Start at the line containing "for item in" and stop at the line containing "# round section, and"; copy those lines exactly, both ends included, and no others.

═════ AVAILABLE DATA ═════

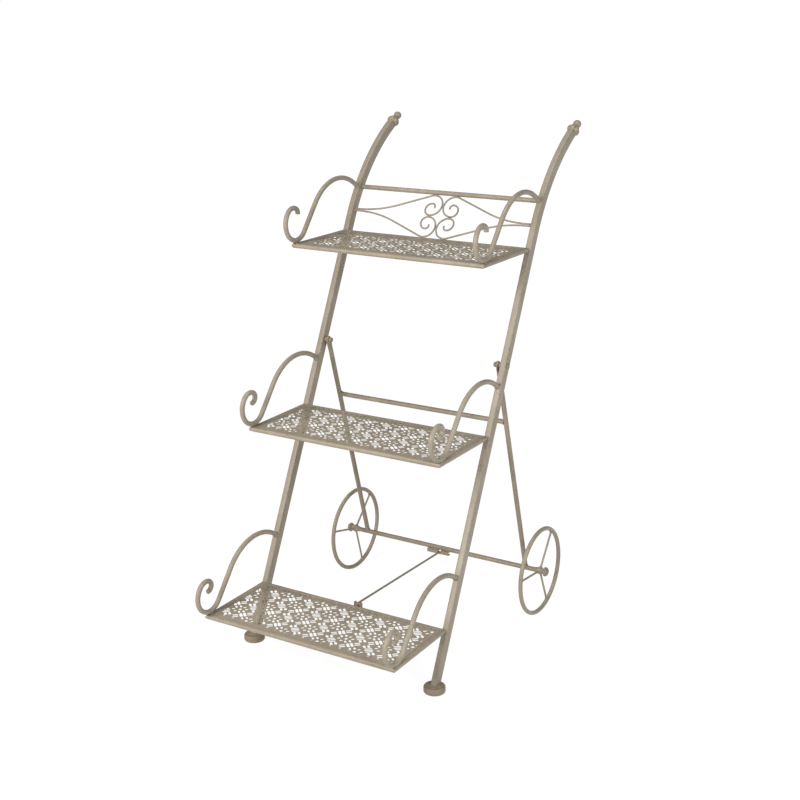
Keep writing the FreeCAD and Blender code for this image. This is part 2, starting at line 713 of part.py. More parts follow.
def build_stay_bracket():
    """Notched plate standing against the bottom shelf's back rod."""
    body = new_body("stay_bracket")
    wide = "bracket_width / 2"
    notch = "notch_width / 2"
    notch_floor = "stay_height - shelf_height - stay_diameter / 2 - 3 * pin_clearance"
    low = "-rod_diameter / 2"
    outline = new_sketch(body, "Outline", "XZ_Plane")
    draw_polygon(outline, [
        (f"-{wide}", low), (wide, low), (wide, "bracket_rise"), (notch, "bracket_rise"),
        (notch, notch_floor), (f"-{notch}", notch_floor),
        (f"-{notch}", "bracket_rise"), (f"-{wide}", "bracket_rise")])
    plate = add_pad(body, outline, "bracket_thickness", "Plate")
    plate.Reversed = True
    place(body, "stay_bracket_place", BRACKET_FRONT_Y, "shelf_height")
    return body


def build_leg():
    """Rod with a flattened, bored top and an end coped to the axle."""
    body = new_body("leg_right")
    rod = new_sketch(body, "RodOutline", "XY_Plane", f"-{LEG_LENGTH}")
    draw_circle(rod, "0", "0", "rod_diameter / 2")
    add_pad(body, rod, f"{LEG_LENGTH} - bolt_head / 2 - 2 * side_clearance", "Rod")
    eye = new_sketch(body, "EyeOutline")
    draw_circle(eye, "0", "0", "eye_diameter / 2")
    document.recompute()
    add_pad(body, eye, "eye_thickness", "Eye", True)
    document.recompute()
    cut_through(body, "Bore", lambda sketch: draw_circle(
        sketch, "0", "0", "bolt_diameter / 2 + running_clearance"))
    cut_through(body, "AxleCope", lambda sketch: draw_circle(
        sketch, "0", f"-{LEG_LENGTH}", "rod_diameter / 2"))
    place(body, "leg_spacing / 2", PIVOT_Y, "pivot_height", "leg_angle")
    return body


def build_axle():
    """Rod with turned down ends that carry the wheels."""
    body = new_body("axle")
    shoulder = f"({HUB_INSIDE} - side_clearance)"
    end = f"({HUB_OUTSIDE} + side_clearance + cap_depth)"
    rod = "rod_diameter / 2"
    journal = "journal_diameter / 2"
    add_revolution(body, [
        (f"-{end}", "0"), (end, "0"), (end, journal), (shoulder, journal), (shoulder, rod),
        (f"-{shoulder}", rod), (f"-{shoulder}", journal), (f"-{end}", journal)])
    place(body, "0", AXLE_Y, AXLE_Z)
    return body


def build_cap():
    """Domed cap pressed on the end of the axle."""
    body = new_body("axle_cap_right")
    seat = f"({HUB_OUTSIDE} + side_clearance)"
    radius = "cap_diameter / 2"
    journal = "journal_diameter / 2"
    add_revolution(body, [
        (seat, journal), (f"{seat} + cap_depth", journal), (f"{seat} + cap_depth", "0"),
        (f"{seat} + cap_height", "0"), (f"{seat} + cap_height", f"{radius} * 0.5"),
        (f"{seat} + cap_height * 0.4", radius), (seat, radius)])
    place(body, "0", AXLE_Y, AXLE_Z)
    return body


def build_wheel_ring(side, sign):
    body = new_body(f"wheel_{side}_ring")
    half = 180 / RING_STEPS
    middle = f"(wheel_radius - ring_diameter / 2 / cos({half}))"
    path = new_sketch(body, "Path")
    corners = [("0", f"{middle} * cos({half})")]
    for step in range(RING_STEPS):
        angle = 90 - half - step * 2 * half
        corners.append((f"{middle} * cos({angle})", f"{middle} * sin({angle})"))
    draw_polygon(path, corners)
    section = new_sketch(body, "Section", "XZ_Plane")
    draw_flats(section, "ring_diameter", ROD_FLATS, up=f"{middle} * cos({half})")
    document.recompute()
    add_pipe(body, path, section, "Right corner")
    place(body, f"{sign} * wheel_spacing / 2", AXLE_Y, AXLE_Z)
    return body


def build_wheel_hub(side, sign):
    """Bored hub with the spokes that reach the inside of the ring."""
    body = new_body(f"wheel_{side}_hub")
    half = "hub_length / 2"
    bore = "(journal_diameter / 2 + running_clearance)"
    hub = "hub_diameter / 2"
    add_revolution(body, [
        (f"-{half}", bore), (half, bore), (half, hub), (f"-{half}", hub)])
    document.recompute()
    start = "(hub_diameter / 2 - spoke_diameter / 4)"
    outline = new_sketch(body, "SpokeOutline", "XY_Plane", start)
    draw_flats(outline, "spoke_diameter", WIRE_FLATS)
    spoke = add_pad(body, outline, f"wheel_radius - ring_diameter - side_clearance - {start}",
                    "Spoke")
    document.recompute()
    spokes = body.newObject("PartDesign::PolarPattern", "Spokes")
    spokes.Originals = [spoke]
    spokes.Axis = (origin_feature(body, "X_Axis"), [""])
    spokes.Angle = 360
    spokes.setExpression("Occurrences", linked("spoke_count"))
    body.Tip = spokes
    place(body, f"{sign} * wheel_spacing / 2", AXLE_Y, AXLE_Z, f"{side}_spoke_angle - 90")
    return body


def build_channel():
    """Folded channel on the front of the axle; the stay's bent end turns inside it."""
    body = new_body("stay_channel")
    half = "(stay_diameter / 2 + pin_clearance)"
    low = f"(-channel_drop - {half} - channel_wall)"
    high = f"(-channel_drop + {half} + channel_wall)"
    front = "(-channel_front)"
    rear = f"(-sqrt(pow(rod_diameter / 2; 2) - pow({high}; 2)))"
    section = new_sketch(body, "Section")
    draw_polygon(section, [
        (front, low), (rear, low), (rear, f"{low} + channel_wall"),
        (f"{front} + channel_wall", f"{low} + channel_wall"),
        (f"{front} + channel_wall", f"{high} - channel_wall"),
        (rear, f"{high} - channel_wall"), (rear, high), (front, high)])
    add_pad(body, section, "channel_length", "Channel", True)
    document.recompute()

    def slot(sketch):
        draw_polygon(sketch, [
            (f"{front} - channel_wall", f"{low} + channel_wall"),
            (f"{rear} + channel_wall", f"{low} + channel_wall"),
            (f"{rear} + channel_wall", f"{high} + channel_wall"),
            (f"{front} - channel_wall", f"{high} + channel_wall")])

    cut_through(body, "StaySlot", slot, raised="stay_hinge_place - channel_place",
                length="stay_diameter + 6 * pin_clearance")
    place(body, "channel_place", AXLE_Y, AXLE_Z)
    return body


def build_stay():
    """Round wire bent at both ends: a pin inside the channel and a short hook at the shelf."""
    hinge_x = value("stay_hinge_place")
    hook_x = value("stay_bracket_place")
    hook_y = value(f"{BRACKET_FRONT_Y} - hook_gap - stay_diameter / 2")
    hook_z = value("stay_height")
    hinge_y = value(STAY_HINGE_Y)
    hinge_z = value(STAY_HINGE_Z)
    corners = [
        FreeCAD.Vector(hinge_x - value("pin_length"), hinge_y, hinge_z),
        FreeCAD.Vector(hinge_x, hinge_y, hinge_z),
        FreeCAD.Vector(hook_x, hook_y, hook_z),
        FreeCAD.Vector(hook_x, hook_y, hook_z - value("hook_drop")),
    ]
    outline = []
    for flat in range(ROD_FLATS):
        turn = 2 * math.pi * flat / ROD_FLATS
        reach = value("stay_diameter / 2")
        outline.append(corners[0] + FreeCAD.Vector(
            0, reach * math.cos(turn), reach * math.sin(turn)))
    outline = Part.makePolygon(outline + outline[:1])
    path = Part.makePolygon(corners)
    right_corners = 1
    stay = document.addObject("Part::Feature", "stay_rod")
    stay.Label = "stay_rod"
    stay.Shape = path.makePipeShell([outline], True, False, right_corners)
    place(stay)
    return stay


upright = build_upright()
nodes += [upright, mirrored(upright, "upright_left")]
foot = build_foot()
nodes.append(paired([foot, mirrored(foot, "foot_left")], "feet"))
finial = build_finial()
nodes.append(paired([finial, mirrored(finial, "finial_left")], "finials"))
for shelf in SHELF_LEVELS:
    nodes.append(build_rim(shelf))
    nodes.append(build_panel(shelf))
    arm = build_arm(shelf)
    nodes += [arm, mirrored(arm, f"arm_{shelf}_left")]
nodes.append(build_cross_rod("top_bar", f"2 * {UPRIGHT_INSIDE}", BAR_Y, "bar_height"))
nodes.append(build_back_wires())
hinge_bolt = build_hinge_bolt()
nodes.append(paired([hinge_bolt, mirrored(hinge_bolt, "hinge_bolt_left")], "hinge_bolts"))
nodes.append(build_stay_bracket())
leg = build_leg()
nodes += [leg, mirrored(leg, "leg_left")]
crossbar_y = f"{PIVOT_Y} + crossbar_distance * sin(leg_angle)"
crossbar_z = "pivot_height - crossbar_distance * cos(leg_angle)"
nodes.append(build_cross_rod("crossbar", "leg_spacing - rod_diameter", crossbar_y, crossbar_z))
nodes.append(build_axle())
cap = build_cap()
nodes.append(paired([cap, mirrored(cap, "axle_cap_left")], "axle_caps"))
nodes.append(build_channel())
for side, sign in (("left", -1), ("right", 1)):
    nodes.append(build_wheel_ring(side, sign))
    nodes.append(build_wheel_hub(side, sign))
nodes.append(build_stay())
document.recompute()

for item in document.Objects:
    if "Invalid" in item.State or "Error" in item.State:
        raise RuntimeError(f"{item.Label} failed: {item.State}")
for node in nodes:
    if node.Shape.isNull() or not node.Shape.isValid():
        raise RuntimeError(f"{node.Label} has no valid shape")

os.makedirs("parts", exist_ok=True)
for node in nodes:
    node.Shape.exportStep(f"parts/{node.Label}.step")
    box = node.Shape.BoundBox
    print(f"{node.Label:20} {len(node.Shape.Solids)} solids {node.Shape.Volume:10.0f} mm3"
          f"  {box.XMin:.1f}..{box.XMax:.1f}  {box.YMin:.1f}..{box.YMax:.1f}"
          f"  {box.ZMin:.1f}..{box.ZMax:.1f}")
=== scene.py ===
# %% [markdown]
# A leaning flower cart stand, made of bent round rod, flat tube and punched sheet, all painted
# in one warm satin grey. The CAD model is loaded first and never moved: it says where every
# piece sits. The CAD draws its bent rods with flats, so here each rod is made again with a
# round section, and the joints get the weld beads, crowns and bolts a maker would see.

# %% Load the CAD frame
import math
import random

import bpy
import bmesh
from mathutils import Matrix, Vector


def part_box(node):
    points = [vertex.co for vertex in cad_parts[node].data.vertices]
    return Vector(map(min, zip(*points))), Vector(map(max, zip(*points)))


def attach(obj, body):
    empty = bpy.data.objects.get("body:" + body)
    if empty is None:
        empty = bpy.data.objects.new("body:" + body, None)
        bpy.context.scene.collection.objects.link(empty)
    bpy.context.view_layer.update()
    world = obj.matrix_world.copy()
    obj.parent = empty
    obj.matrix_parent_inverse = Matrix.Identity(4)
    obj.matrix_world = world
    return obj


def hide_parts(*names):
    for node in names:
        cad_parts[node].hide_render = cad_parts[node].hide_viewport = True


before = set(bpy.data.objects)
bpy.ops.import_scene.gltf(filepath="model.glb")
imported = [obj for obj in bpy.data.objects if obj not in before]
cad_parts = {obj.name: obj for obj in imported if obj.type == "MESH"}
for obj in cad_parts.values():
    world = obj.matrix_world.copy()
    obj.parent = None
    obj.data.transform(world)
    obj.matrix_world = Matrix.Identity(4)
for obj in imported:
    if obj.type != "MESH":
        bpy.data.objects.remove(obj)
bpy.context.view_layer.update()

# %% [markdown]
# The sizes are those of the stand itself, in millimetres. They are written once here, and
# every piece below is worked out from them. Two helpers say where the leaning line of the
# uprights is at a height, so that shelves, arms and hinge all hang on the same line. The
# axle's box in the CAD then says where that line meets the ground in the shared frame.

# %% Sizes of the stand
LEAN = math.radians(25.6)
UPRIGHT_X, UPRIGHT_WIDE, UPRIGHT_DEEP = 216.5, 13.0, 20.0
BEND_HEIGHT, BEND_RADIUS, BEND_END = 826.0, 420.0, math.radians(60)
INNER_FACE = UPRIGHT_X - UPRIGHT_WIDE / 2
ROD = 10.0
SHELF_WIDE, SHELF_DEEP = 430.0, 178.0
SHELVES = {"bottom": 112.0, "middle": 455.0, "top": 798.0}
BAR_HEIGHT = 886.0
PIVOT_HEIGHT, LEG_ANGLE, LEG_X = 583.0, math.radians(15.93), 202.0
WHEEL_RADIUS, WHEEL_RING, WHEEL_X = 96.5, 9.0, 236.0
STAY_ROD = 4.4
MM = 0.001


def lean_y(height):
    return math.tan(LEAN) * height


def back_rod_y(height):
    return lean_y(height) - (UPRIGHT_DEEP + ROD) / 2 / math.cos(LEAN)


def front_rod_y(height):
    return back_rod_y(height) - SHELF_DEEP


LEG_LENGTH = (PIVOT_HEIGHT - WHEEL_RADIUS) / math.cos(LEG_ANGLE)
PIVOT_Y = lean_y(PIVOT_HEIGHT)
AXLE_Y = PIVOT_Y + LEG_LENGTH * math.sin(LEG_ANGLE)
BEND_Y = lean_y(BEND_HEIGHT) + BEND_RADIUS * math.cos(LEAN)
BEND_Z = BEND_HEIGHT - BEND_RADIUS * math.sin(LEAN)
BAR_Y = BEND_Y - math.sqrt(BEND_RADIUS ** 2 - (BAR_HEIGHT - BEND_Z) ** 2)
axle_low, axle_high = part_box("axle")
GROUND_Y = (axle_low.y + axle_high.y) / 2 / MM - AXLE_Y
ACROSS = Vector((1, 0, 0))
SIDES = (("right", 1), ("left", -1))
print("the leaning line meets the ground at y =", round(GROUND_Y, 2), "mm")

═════

## WRITTEN RESPONSE
for item in document.Objects:
    if "Invalid" in item.State or "Error" in item.State:
        raise RuntimeError(f"{item.Label} failed: {item.State}")
for node in nodes:
    if node.Shape.isNull() or not node.Shape.isValid():
        raise RuntimeError(f"{node.Label} has no valid shape")

os.makedirs("parts", exist_ok=True)
for node in nodes:
    node.Shape.exportStep(f"parts/{node.Label}.step")
    box = node.Shape.BoundBox
    print(f"{node.Label:20} {len(node.Shape.Solids)} solids {node.Shape.Volume:10.0f} mm3"
          f"  {box.XMin:.1f}..{box.XMax:.1f}  {box.YMin:.1f}..{box.YMax:.1f}"
          f"  {box.ZMin:.1f}..{box.ZMax:.1f}")
=== scene.py ===
# %% [markdown]
# A leaning flower cart stand, made of bent round rod, flat tube and punched sheet, all painted
# in one warm satin grey. The CAD model is loaded first and never moved: it says where every
# piece sits. The CAD draws its bent rods with flats, so here each rod is made again with a
# round section, and the joints get the weld beads, crowns and bolts a maker would see.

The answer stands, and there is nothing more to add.